The technical answer is straightforward: mainstream video platforms treat each breakout room as a separate meeting. When you "join" a room, you're essentially leaving one meeting and entering another. You can't be in two meetings at once.

But the real answer is about design priorities. These platforms were built for business use cases where:

  • Breakout sessions are brief and self-contained
  • Participants are adults who manage themselves
  • Privacy between rooms is considered a feature, not a limitation
  • The host's role is administrative, not supervisory

This makes sense for a corporate workshop where teams brainstorm separately. It doesn't make sense for a language school where a teacher needs to monitor conversation practice across multiple groups.

The Impact on Teaching

Not being able to hear multiple rooms creates real problems:

You miss when students need help. A group might be stuck for ten minutes before you happen to check on them. That's ten minutes of frustration and wasted learning time.

You can't gauge engagement. Is a room quiet because students are focused, or because they've given up? Without audio, you can't tell.

Off-topic conversations go unnoticed. Students quickly learn that when the teacher isn't in their room, there's no oversight. The temptation to chat about other things is strong.

You exhaust yourself room-hopping. The constant cycle of join-check-leave-join-check-leave is mentally draining. Your energy goes into logistics instead of teaching.

These issues are why many teachers are looking for alternatives to general-purpose video platforms.

How Physical Classrooms Handle This

In a physical classroom, a teacher supervising group work has natural multi-room audio. You hear the general buzz of the room. You can tell which groups are actively discussing and which have gone quiet. You tune into specific conversations as needed while maintaining background awareness of everything else.

This isn't surveillance — it's professional awareness that allows you to do your job.

What Multi-Room Audio Actually Looks Like

Platforms built for education can offer simultaneous audio from multiple breakout rooms. Here's how it works in practice:

Audio mixing: You hear audio streams from several rooms at once. It sounds like being in a classroom with multiple groups working — a productive hum where individual conversations are distinguishable.

Volume controls: You can adjust the volume of individual rooms, bringing one into focus while keeping others in the background.

Visual audio indicators: Even when you've muted a room's audio, you can see activity levels — who's talking, who's been silent.

This is how breakout room monitoring should work. Not as an afterthought bolted onto a business platform, but as a core feature designed for education.

Is It Overwhelming?

Teachers sometimes worry that hearing multiple rooms at once would be chaotic. In practice, it's surprisingly manageable — because it mirrors what teachers already do in physical classrooms.

You learn to listen at a "background awareness" level. When something catches your attention — confusion, silence, off-topic chatter — you focus in. Most of the time, the ambient audio simply confirms that groups are working productively.

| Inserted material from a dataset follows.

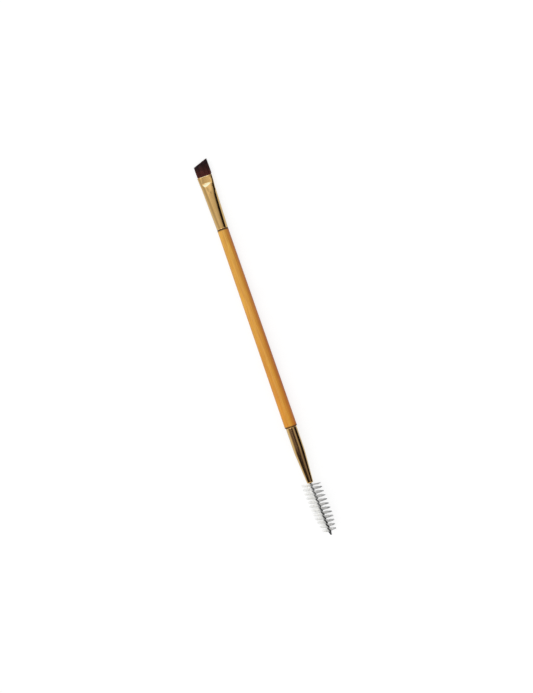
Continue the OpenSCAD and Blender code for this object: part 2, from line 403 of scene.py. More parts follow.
place_fade = make_place_fade()
print("group", place_fade.name)


# %% Group: painted shade round both joints of the shaft
def make_seam_shade():
    group, given, out = new_group("seam_shade", {"Full": 0.0, "Gone": 1 * MM}, ["Mask"])
    place = place_parts(group)["X"]
    bands = []
    for shoulder in (shaft_rear_x, shaft_front_x):
        away = math_node(group, "ABSOLUTE", math_node(group, "SUBTRACT", place, shoulder))
        band = add_node(
            group,
            "ShaderNodeMapRange",
            Value=away,
            From_Min=given["Full"], From_Max=given["Gone"], To_Min=0.9, To_Max=0.0,
        )
        bands.append(band.outputs[0])
    group.links.new(math_node(group, "MAXIMUM", *bands), out["Mask"])
    return group


seam_shade = make_seam_shade()
print("group", seam_shade.name)


# %% Group: the look of one strand among many
def make_strand_look():
    inputs = {"Tip Start": 0.7, "Tip End": 1.0}
    group, given, out = new_group("strand_look", inputs, ["Tint", "Tip"])
    tip = add_node(
        group,
        "ShaderNodeMapRange",
        Value=stored_number(group, "strand_along"),
        From_Min=given["Tip Start"], From_Max=given["Tip End"],
    )
    group.links.new(stored_number(group, "strand_tint"), out["Tint"])
    group.links.new(tip.outputs[0], out["Tip"])
    return group


strand_look = make_strand_look()
print("group", strand_look.name)


# %% Helpers for materials
def new_material(name, **sockets):
    """Material with a Principled shader whose plain numbers are set on its own sockets."""
    material = bpy.data.materials.new(name)
    material.use_nodes = True
    tree = material.node_tree
    shader = tree.nodes["Principled BSDF"]
    for title, value in sockets.items():
        shader.inputs[title.replace("_", " ")].default_value = value
    return material, tree, shader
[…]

It's far less stressful than the anxiety of wondering what's happening in rooms you can't see or hear at all.

What You Can Do

If multi-room audio matters to your teaching, you have a few options:

Work around platform limitations: Some teachers use multiple devices to join different rooms simultaneously. This is clunky and not really sustainable, but it shows how strong the need is.

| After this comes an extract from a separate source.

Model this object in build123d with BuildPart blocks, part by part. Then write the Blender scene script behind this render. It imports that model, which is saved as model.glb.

Accept reduced oversight: Many teachers simply adapt to room-hopping and accept that they'll miss things. This works, but it's not ideal.

Choose a platform built for education: If breakout rooms are central to how you teach, consider a platform designed specifically for that use case. The workflow difference is significant.

For tutoring institutions where small-group work is the core product, this isn't a minor feature request — it's a fundamental requirement for delivering quality education online.